Il reste donc que la lumière prophétique existe dans l'âme du prophète par mode d'impression passagère. C'est le sens de cette parole de l'Exode (Exode 33.22) : « Tandis que passera ma gloire, je t'établirai dans les grottes de pierre, etc. » et de celle-ci au sujet d'Élie (1 Rois 19.11) : « Sors, et tiens-toi sur la montagne devant le Seigneur, car voici que le Seigneur passe, etc. » Il résulte de là que, semblable à l'air qui a toujours besoin d'une nouvelle clarté, l'esprit du prophète exige constamment une nouvelle révélation ; ainsi l'élève qui n'est pas encore initié aux principes de l'art doit-il être instruit de tout dans le détail. Aussi Isaïe écrit-il (Ésaïe 50.4) : « Chaque matin le Seigneur éveille mon oreille, afin que je l'écoute comme un maître. » C'est ce que signifient également certaines expressions qui introduisent la prophétie dans les livres saints : « Le Seigneur a parlé » à tel ou tel prophète, ou « la parole du Seigneur lui a été adressée », ou « la main du Seigneur s'est posée sur lui ».

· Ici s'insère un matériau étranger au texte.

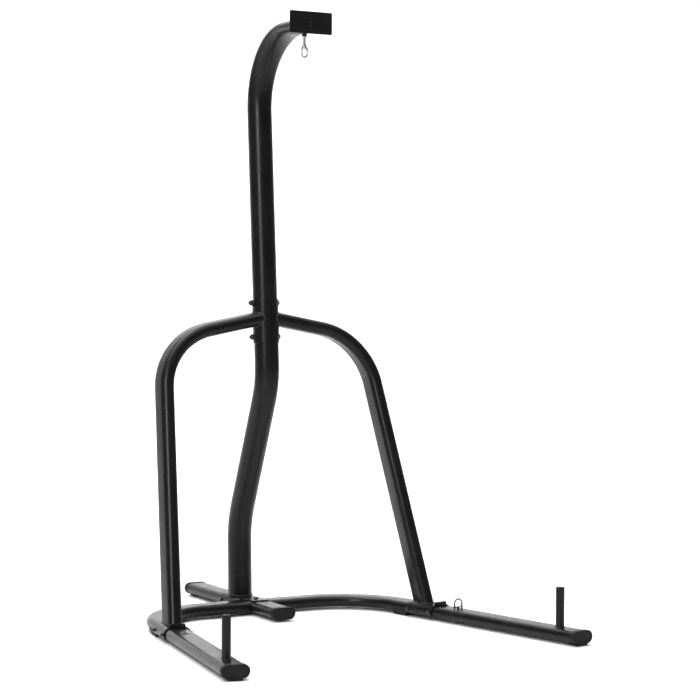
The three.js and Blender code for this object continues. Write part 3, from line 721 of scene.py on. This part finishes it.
# ---- pegs, eye and spare bolt -------------------------------------------------------------------
def make_pegs():
    at = LEG_END - LEG_DIR * PEG_SETBACK
    at.z = 0
    base = BASE_TOP + GAP
    tube = Shape().lathe([(PEG_R - 0.6, base), (PEG_R, base + 0.6), (PEG_R, PEG_TOP - 4.6),
                          (PEG_R - 0.6, PEG_TOP - 4)], at, Z, 56)
    pair("peg_tube", tube, COAT, "weight_peg")
    dome = [(PEG_R - 0.5, PEG_TOP - 4 + GAP), (PEG_R, PEG_TOP - 3.4), (PEG_R, PEG_TOP - 1.8)]
    dome += [(PEG_R - 1.8 + 1.8 * math.cos(a), PEG_TOP - 1.8 + 1.8 * math.sin(a))
             for a in (math.pi / 2 * k / 5 for k in range(1, 6))]
    pair("peg_cap", Shape().lathe(dome, at, Z, 56), PLASTIC, "peg_plug")
    ring = [at + Vector((a, b, base + 0.4)) for a, b in round_section(PEG_R + 0.6, 70)]
    pair("peg_weld", Shape().bead(ring, 1.7, 0.14), WELD)
    low = BASE_BOTTOM - GAP
    bolt = Shape().hexagon(SMALL_HEX, low - 5.5, low, at, Z, (True, False))
    bolt.lathe([(4, low - 1), (4, base + 16)], at, Z, 24)
    pair("peg_under_bolt", bolt, OXIDE, "peg_bolt")


def make_eye():
    at = FOOT + LEG_DIR * EYE_SETBACK
    at.z = 0
    top, base = BASE_TOP + EYE_HEIGHT - EYE_WIRE, BASE_TOP + GAP
    bow = route([at + Vector((-EYE_HALF, 0, base)), at + Vector((-EYE_HALF, 0, top)),
                 at + Vector((EYE_HALF, 0, top)), at + Vector((EYE_HALF, 0, base))],
                [EYE_HALF, EYE_HALF], 5)
    shape = Shape().skin(swept(bow, round_section(EYE_WIRE, 24), Y))
    shape.lathe([(4, 1.2), (4, BASE_TOP + EYE_BAR)], at, Z, 24)
    piece("eye_bow", shape, OXIDE, "right_tether_eye_bolt")
    w, h = EYE_HALF + 4, 1.3
    bar = [(-w, BASE_TOP + EYE_BAR - h), (w, BASE_TOP + EYE_BAR - h), (w, BASE_TOP + EYE_BAR + h),
           (-w, BASE_TOP + EYE_BAR + h)]
    piece("eye_bar", Shape().prism(bar, at - Y * 4, at + Y * 4, X), OXIDE, bevel=0.5)
    nut = Shape().hexagon(SMALL_HEX, BASE_BOTTOM - GAP - 6.5, BASE_BOTTOM - GAP, at, Z, (True, False))
    piece("eye_nut", nut, OXIDE, "right_tether_eye_nut")
    piece("spare_nut", nut.mirrored(), OXIDE, "left_spare_nut")
    left = flip(at)
    spare = Shape().lathe([(4, 1.2), (4, BASE_TOP + 2), (6.5, BASE_TOP + GAP + 2.3), (6.5, BASE_TOP + 4)]
                          + [(6.5 * math.cos(a), BASE_TOP + 4 + 2.8 * math.sin(a))
                             for a in (math.pi / 2 * k / 8 for k in range(1, 8))], left, Z, 40)
    piece("spare_round_bolt", spare, OXIDE, "left_spare_bolt")
    ring = [(4.3, base), (12.1, base), (12.5, base + 0.4), (12.5, base + 1.6), (12.1, base + 2),
            (4.3, base + 2)]
    piece("spare_round_washer", washer(ring, left, Z), ZINC, "left_spare_washer")


def finish_cad_nodes():
    """The CAD pieces that stay: inner sleeves and the cradle feet."""
    for node, material in (("post_joint_liner", OXIDE), ("right_leg_joint_sleeve", OXIDE),
                           ("left_leg_joint_sleeve", OXIDE), ("right_corner_foot", PLASTIC),
                           ("left_corner_foot", PLASTIC)):
        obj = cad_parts[node]
        obj.data.materials.clear()
        obj.data.materials.append(material)
        if material is PLASTIC:
            soften(obj, 0.8)


# ---- studio -------------------------------------------------------------------------------------
CAMERA_AT = Vector((-3.2052, -6.2157 + Y_SHIFT / 1000, 1.1159))
AZIMUTH, PITCH, ROLL = (math.radians(d) for d in (-29.6428, -1.6296, 0.2146))
FOCAL, FRAME_WIDTH, SENSOR = 2040.3, 700, 36
SWEEP_NEAR, SWEEP_FAR, SWEEP_BEND, SWEEP_TOP, SWEEP_WIDE = 12, 3.5, 3, 14, 16


def make_camera():
    level = math.cos(PITCH)
    look = Vector((-math.sin(AZIMUTH) * level, math.cos(AZIMUTH) * level, math.sin(PITCH)))
    right = Vector((math.cos(AZIMUTH), math.sin(AZIMUTH), 0))
    up = right.cross(look)
    right, up = (right * math.cos(ROLL) + up * math.sin(ROLL), up * math.cos(ROLL) - right * math.sin(ROLL))
    data = bpy.data.cameras.new("camera")
    data.sensor_width, data.lens = SENSOR, FOCAL / FRAME_WIDTH * SENSOR
    data.clip_end = 200
    camera = bpy.data.objects.new("camera", data)
    bpy.context.scene.collection.objects.link(camera)
    camera.matrix_world = Matrix((right, up, -look)).transposed().to_4x4()
    camera.location = CAMERA_AT
    bpy.context.scene.camera = camera
    return look


def make_floor(look):
    """A pale sweep: floor that rises into a wall far behind the stand, seen from the camera."""
    ahead = Vector((look.x, look.y, 0)).normalized()
    aside = Vector((ahead.y, -ahead.x, 0))
    profile = [(-SWEEP_NEAR, 0.0), (SWEEP_FAR, 0.0)]
    for k in range(1, 33):
        t = math.pi / 2 * k / 32
        profile.append((SWEEP_FAR + SWEEP_BEND * math.sin(t), SWEEP_BEND * (1 - math.cos(t))))
    profile.append((SWEEP_FAR + SWEEP_BEND, SWEEP_TOP))
    data = bpy.data.meshes.new("floor")
    points = [ahead * d + aside * w + Z * h for d, h in profile for w in (-SWEEP_WIDE, SWEEP_WIDE)]
    quads = [(2 * i, 2 * i + 1, 2 * i + 3, 2 * i + 2) for i in range(len(profile) - 1)]
    data.from_pydata(points, [], quads)
    data.polygons.foreach_set("use_smooth", [True] * len(data.polygons))
    floor = bpy.data.objects.new("floor", data)
    bpy.context.scene.collection.objects.link(floor)
    m = Nodes("studio_floor")
    m.link(m.ramp(m.noise(1.5, 3), [(0.3, (0.87, 0.87, 0.87)), (0.7, (0.89, 0.89, 0.89))]),
           m.shader.inputs["Base Color"])
    m.shader.inputs["Roughness"].default_value = 0.9
    m.shader.inputs["Specular IOR Level"].default_value = 0.1
    data.materials.append(m.mat)


def soft_box(name, at, aim, size, power):
    data = bpy.data.lights.new(name, "AREA")
    data.shape, data.size, data.size_y, data.energy = "RECTANGLE", *size, power
    lamp = bpy.data.objects.new(name, data)
    bpy.context.scene.collection.objects.link(lamp)
    lamp.location = at
    lamp.rotation_euler = (Vector(aim) - Vector(at)).to_track_quat("-Z", "Y").to_euler()


def make_world():
    """An even, dim studio that fills the shadows."""
    world = bpy.data.worlds.new("studio")
    world.use_nodes = True
    back = world.node_tree.nodes["Background"]
    back.inputs["Color"].default_value = (1, 1, 1, 1)
    back.inputs["Strength"].default_value = 0.22
    bpy.context.scene.world = world


def make_studio():
    look = make_camera()
    make_floor(look)
    make_world()
    soft_box("key", (-4.2, -3.2, 3.4), (0, 0, 0.9), (0.8, 3.4), 230)
    soft_box("top", (0.4, 0.6, 6.0), (0, 0, 0), (6, 6), 420)
    soft_box("sweep", (-1.5, 2.5, 6.5), (-3.5, 6.5, 1.5), (9, 3), 700)
    bpy.context.scene.view_settings.view_transform = "Standard"



make_studio()
make_posts()
make_saddles()
make_side_tubes()
make_base()
make_brackets()
make_caps()
make_plate()
make_hanger()
make_snap_hook()
make_saddle_bolts()
make_fasteners()
make_pegs()
make_eye()
finish_cad_nodes()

L'habitus étant une forme permanente, il est donc évident que la prophétie, à proprement parler, n'est pas un habitus.

Solutions

1. La division donnée par le Philosophe n'est pas exhaustive : elle n'inclut pas tout ce qui se trouve dans l'âme, mais seulement ce qui peut devenir principe d'actes moraux. Certaines actions, en effet, sont faites par passion, d'autres par habitus, d'autres ne relèvent que de la puissance toute nue ; par exemple chez ceux qui agissent en vertu d'un jugement de leur raison, avant qu'ils aient acquis un habitus. On pourrait cependant accepter cette division d'Aristote et dire que la prophétie se ramène à la passion, mais en entendant par ce mot de passion n'importe quelle influence subie par un sujet ; en ce sens Aristote a écrit que « l'intellection est une passion ». Dans la connaissance naturelle, l'intellect passif est soumis à l'action de la lumière et de l'intellect agent ; pareillement, dans la connaissance prophétique, l'intelligence humaine subit une passion du fait de la lumière divine qui l'illumine.

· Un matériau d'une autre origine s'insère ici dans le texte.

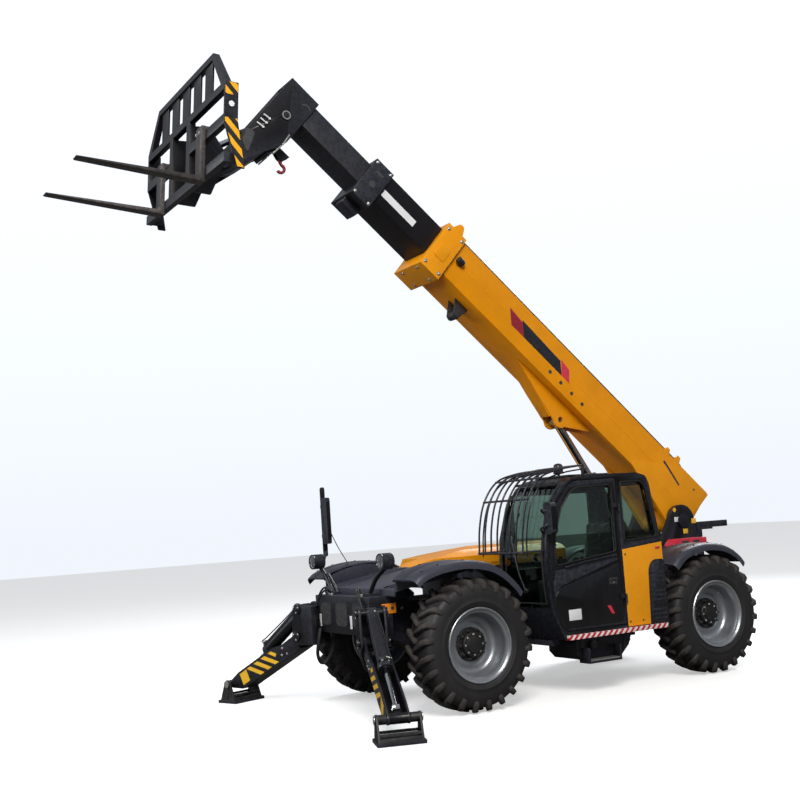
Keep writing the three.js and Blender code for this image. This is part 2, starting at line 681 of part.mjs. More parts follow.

2. Dans les réalités corporelles, une fois la passion disparue, il reste une aptitude à la subir de nouveau ; ainsi le bois qui a déjà pris feu s'enflamme ensuite plus facilement. Il en va de même de l'intelligence du prophète ; quand la lumière divine a cessé de l'illuminer, il subsiste dans le prophète une aptitude à être pus facilement à nouveau soumis à l'influx divin. Pareillement, l'esprit qui s'est excité à la dévotion retourne ensuite plus aisément à sa ferveur première. S. Augustin remarque en effet que les prières fréquentes sont nécessaires pour que la piété acquise ne s'éteigne pas complètement.

On peut encore avancer une autre raison d'appeler quelqu'un prophète, même après que la lumière prophétique a cessé de l'illuminer : c'est en vertu de la députation divine qu'il a reçue, selon cette parole en Jérémie (Jérémie 1.5) : « je t'ai établi comme prophète pour les nations. »

3. Tout don de la grâce surélève l'homme en vue de lui faire produire des actes qui sont au-dessus de sa nature, et cela de deux manières : l° par rapport à la substance de l'acte, comme de faire des miracles ou de connaître les secrets et les mystères de la sagesse divine ; pour accomplir ces actes, l'homme ne reçoit pas le don habituel de la grâce ; 2° par rapport au mode de l'acte, et non plus quant à sa substance, comme d'aimer Dieu et de le reconnaître dans le miroir des créatures ; en ce cas il y a un don de la grâce habituelle.


3. La prophétie a-t-elle seulement pour objet les futurs contingents ?

Objections

1. C'est à quoi l'on pense tout d'abord. Cassiodore dit en effet : « La prophétie est une inspiration ou une révélation divine qui annonce les événements avec une vérité immuable. » Or ces événements, ce sont des futurs contingents. La révélation prophétique s'applique donc exclusivement aux futurs contingents.

2. La grâce de la prophétie se distingue de la sagesse et de la foi qui concernent les réalités divines, du discernement des esprits qui vise les esprits créés, et de la science qui a pour objet les réalités humaines, comme cela ressort de la 1ère épître de S. Paul aux Corinthiens (1 Corinthiens 12.8). Or les habitus et les actes se distinguent d'après leurs objets, on l'a déjà montré. Il semble donc que la prophétie ne se rapporte à aucun des objets précités ; et que par suite elle ne concerne que les futurs contingents.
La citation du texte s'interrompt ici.